KEM micro-benchmark results (Node.js v22.17.1, x64)

Operation	Pure-JS ms/op	WASM ms/op	Speedup
generateKemKeyPair	3.42	1.40	2.4x
encapsulate	8.32	2.19	3.8x
decapsulate	7.33	3.10	2.4x
Full KEM round-trip	21.43	6.72	3.2x

The WASM numbers are stable across runs (less than 10% variance). The pure-JS numbers show more variance because of V8 JIT tier transitions on a busy dev machine.

The surprising part: full handshake barely moves

Protocol	ms/handshake
Noise_XX classical	~19 ms
Noise_XXhfs pure-JS KEM	~93 ms
Noise_XXhfs WASM KEM	~91 ms

The WASM KEM is 3.2x faster but the full handshake only improves by about 2%. This is Amdahl's Law in action. The KEM is not the only thing happening in a handshake. A complete XXhfs exchange also does roughly:

• 8 SHA-256 invocations
• 4 HKDF derivations
• 4 ChaCha20-Poly1305 AEAD operations
• 2 X25519 DH computations
• 2 Ed25519 signature verifications
• 2 Protobuf encode/decode passes
• 6 async task boundaries (Promise.all, stream reads/writes)

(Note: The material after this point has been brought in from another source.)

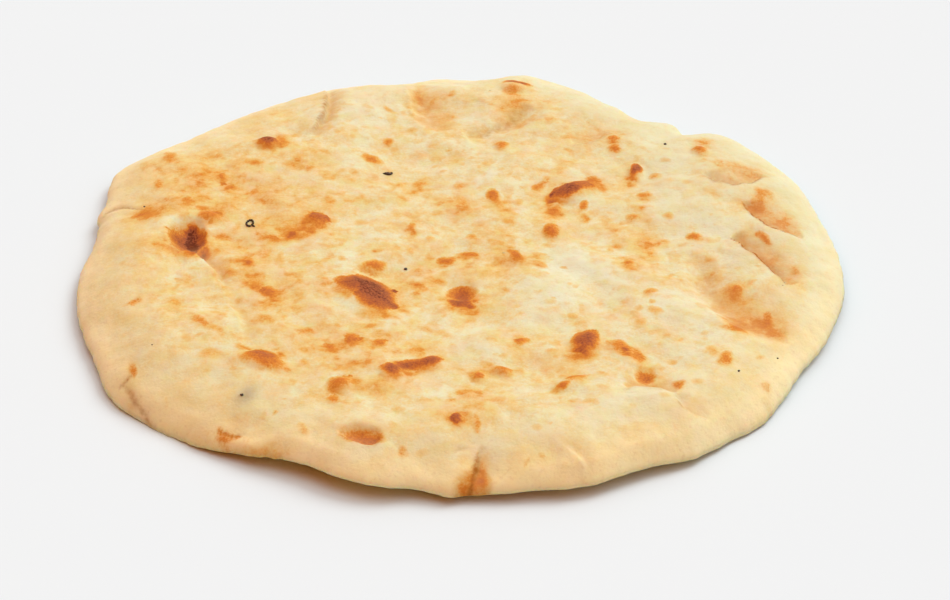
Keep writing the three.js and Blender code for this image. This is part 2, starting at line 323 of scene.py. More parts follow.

All of those are still pure-JS on pureJsCrypto / @noble/*. The KEM accounts for maybe 25-30% of the total handshake time. Speeding up just that part can only recover a limited fraction of the overhead.

What this means for the ~35-44 ms overhead

To actually get the full handshake close to classical, you need one of:

1. Native Node.js ML-KEM support (planned for v24+) - this would also help the SHA-256/ChaCha20 path since those are already native via defaultCrypto. Best case outcome.
2. A full WASM crypto backend covering all Noise primitives, not just the KEM. Significantly more work but achievable.
3. WebCrypto ML-KEM in browsers when it eventually lands.

For now the WASM module is a useful reference showing what the KEM-only ceiling looks like, and the 58 KB binary is small enough to ship without concern. But the big win on handshake latency is going to come from the Node.js native path, not from this.

The updated benchmark table and this analysis are now in the research write-up. Happy to add a note to benchmarks/results.md here too if that would be useful for reviewers.